-- WORK INSTRUCTIONS --
Extract the complete data exactly as given.

-- PROVIDED MATERIAL --
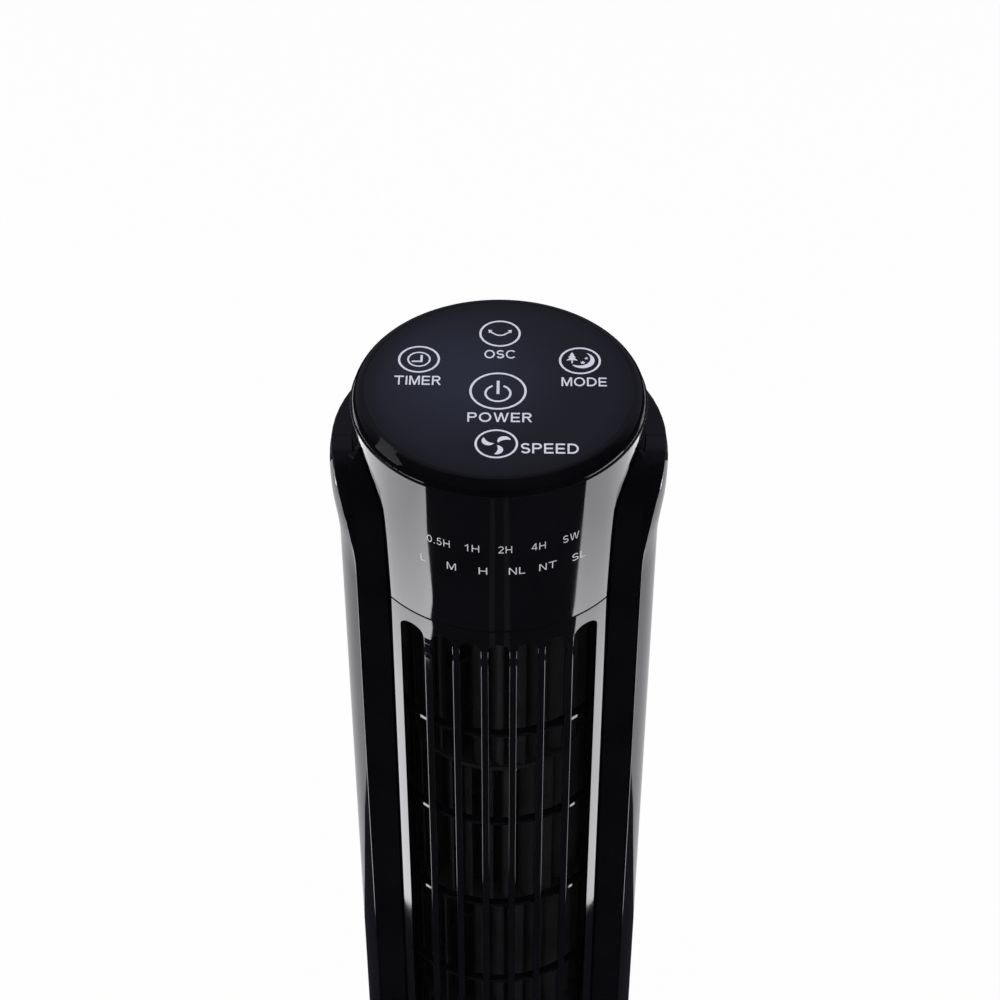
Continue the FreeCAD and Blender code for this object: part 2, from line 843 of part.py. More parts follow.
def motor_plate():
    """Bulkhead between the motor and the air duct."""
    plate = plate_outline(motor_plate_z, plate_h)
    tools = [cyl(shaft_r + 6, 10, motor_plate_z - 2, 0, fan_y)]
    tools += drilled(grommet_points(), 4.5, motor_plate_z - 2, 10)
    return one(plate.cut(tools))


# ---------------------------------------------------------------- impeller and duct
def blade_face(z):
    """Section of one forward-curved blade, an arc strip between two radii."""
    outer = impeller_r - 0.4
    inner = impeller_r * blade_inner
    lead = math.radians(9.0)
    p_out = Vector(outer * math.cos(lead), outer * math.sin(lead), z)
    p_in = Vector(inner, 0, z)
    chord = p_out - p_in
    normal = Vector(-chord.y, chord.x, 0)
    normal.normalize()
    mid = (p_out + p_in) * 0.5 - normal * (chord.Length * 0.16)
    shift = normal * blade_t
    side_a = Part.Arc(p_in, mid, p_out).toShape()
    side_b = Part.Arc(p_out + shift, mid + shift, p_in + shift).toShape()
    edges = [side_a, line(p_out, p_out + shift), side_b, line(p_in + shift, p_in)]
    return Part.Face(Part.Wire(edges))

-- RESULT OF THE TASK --
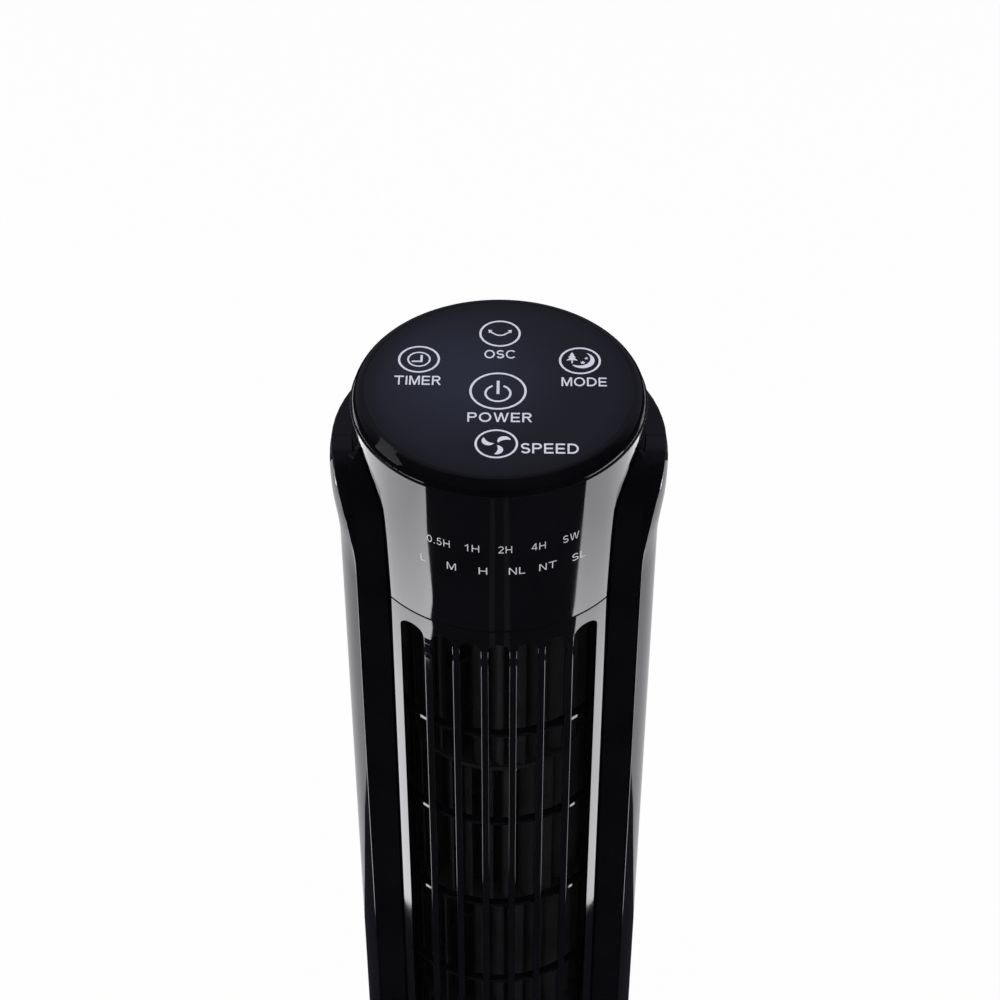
Continue the FreeCAD and Blender code for this object: part 2, from line 843 of part.py. More parts follow.
def motor_plate():
    """Bulkhead between the motor and the air duct."""
    plate = plate_outline(motor_plate_z, plate_h)
    tools = [cyl(shaft_r + 6, 10, motor_plate_z - 2, 0, fan_y)]
    tools += drilled(grommet_points(), 4.5, motor_plate_z - 2, 10)
    return one(plate.cut(tools))


# ---------------------------------------------------------------- impeller and duct
def blade_face(z):
    """Section of one forward-curved blade, an arc strip between two radii."""
    outer = impeller_r - 0.4
    inner = impeller_r * blade_inner
    lead = math.radians(9.0)
    p_out = Vector(outer * math.cos(lead), outer * math.sin(lead), z)
    p_in = Vector(inner, 0, z)
    chord = p_out - p_in
    normal = Vector(-chord.y, chord.x, 0)
    normal.normalize()
    mid = (p_out + p_in) * 0.5 - normal * (chord.Length * 0.16)
    shift = normal * blade_t
    side_a = Part.Arc(p_in, mid, p_out).toShape()
    side_b = Part.Arc(p_out + shift, mid + shift, p_in + shift).toShape()
    edges = [side_a, line(p_out, p_out + shift), side_b, line(p_in + shift, p_in)]
    return Part.Face(Part.Wire(edges))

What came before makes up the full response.